---- WORKING DATA
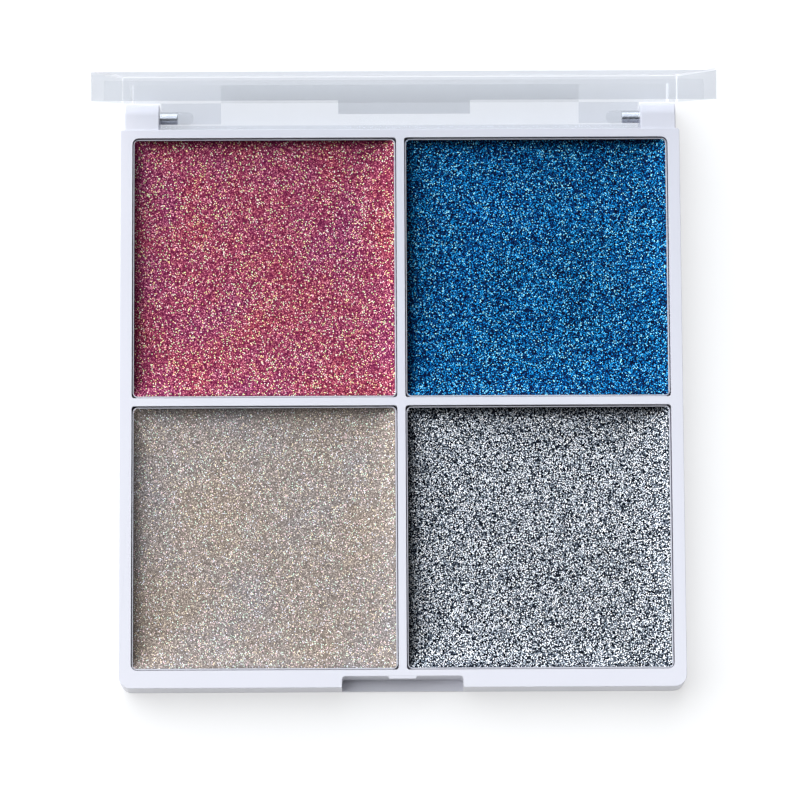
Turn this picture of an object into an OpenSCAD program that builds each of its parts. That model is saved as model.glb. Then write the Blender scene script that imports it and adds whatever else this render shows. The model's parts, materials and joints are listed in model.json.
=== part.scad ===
// Square four-pan eyeshadow palette with a clear hinged lid.
// The origin is the centre of the tray's underside, the hinge is at +Y and the thumb recess at -Y.
// The lid is drawn standing open and turns about the two steel pins.

/* [Tray] */
// Width of the tray from side to side
base_w = 80; // [60:0.5:110]
// Depth of the tray from front to back, without the hinge lugs
base_d = 80.3; // [60:0.1:110]
// Height of the tray
base_h = 6; // [5.4:0.1:9]
// Thickness of the floor under the wells
base_floor = 1.5; // [1:0.1:1.8]
// Width of the rim beside the wells, left and right
rim_side = 1.65; // [1.2:0.05:3]
// Width of the rim behind the wells
rim_rear = 1.15; // [0.8:0.05:3]
// Width of the rim in front of the wells, which the thumb recess cuts into
rim_front = 2.45; // [2:0.05:4]
// Thickness of the walls between the wells
divider = 1; // [0.8:0.05:2]
// Radius of the tray's front corners, seen from above
corner_front = 1.7; // [0.8:0.1:3]
// Radius of the tray's rear corners, seen from above
corner_rear = 0.3; // [0.2:0.1:1]
// Radius of the well corners at the tray's outer corners
well_corner_outer = 1.3; // [0.5:0.1:2]
// Radius of the well corners beside the dividers
well_corner_inner = 0.4; // [0.2:0.1:1]

/* [Thumb recess] */
// Width of the thumb recess in the front wall
recess_w = 17.1; // [12:0.1:24]
// Depth of the thumb recess, measured back from the front face
recess_depth = 1.6; // [1.3:0.02:2]
// Height of the ledge left under the thumb recess
recess_ledge = 0.8; // [0.5:0.1:1.5]
// Width of the catch bead where it meets the wall
bead_w = 4.5; // [3:0.1:6]
// How far the catch bead stands out from the wall
bead_proud = 0.4; // [0.2:0.05:0.5]
// Height of the catch bead
bead_h = 0.45; // [0.3:0.05:0.6]

/* [Hinge] */
// Distance from the tray's rear wall to the pin axis
pin_back = 2.1; // [1.8:0.02:2.8]
// Radius of the rounded lug end about the pin axis
lug_r = 1.95; // [1.6:0.01:2.4]
// Step from the rim down to the top of the lugs, which lets the open lid clear their backs
lug_step = 0.15; // [0.1:0.05:0.5]
// Width of each hinge lug
lug_w = 5.05; // [4:0.05:8]
// Step from the tray's side face in to the lug's outer face
lug_inset = 0.5; // [0.2:0.05:1.5]
// Diameter of the steel pins
pin_d = 1.8; // [1.2:0.05:2.2]
// Length of pin that reaches into the lid
pin_reach = 2.6; // [2:0.1:3.4]
// Depth of the pin's end below the lug's outer face
pin_sunk = 0.3; // [0.1:0.05:0.6]
// Radial clearance of the pin in the lid's bore
pin_fit = 0.05; // [0.02:0.01:0.1]
// Depth of the bore in the lid
bore_depth = 4.7; // [4:0.1:6]
// Angle between the closed lid and the lid as it stands open
open_angle = 77.5; // [0:0.5:90]

/* [Lid] */
// Height of the closed lid above the tray's rim
lid_h = 4.05; // [3.4:0.05:5.5]
// Thickness of the lid's top panel
lid_panel = 1.4; // [1:0.05:1.8]
// Thickness of the lid's side walls
lid_side = 1.6; // [1:0.05:2]
// Thickness of the lid's front wall
lid_front = 1.5; // [1.3:0.05:2]
// Thickness of the lid's wall above the tray's rear rim
lid_rear = 1.15; // [0.8:0.05:2]
// Thickness of the wall behind the cored-out knuckle
knuckle_wall = 1.2; // [0.9:0.05:1.4]
// Thickness of the lip along the underside of the cored-out knuckle
knuckle_lip = 0.95; // [0.7:0.05:1.2]
// Length of the solid knuckle block at each end of the hinge
knuckle_block = 8.7; // [7.5:0.1:12]
// Gap between the closed lid and the tray's rim
seat_gap = 0.05; // [0.03:0.01:0.15]
// Gap between the knuckle's end and the lug, and between the knuckle and the tray
knuckle_gap = 0.15; // [0.1:0.01:0.25]
// How far the thumb tab hangs below the rim
tab_drop = 1.7; // [1.4:0.1:2.5]
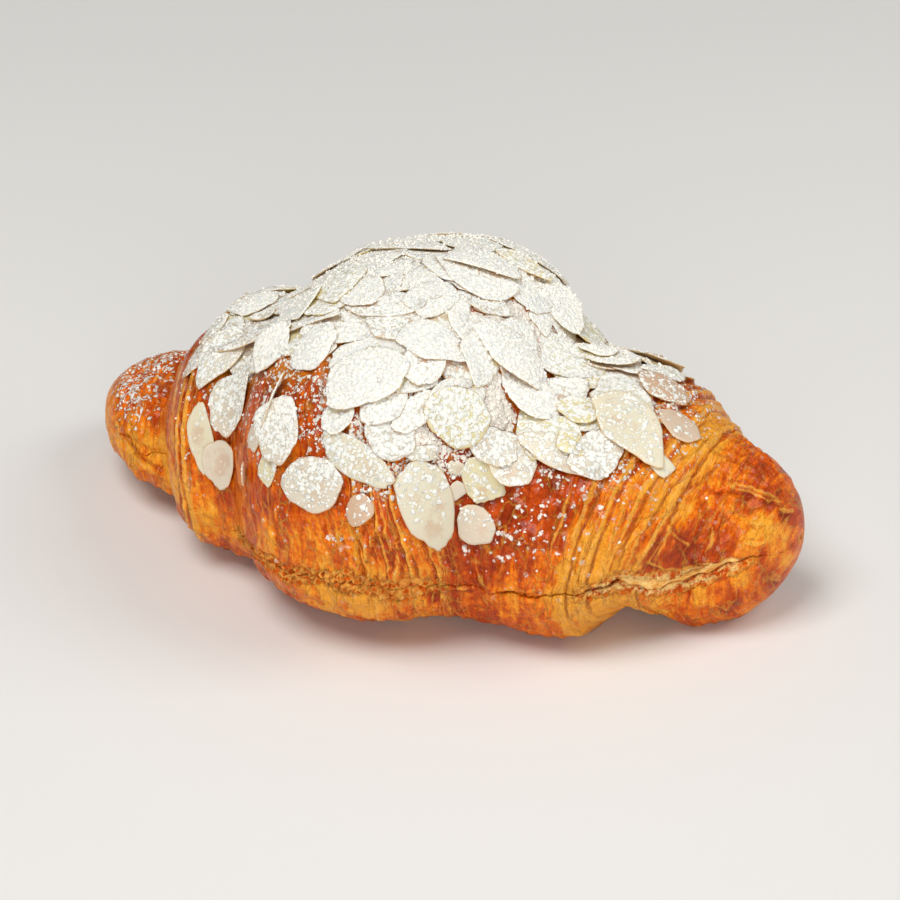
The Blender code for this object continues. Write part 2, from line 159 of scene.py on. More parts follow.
--------
*WHAT THIS TASK INVOLVES*. Filter the listing above for the string "that" and copy every matching line.

*FULL ANSWER*.
Turn this picture of an object into an OpenSCAD program that builds each of its parts. That model is saved as model.glb. Then write the Blender scene script that imports it and adds whatever else this render shows. The model's parts, materials and joints are listed in model.json.
// Length of pin that reaches into the lid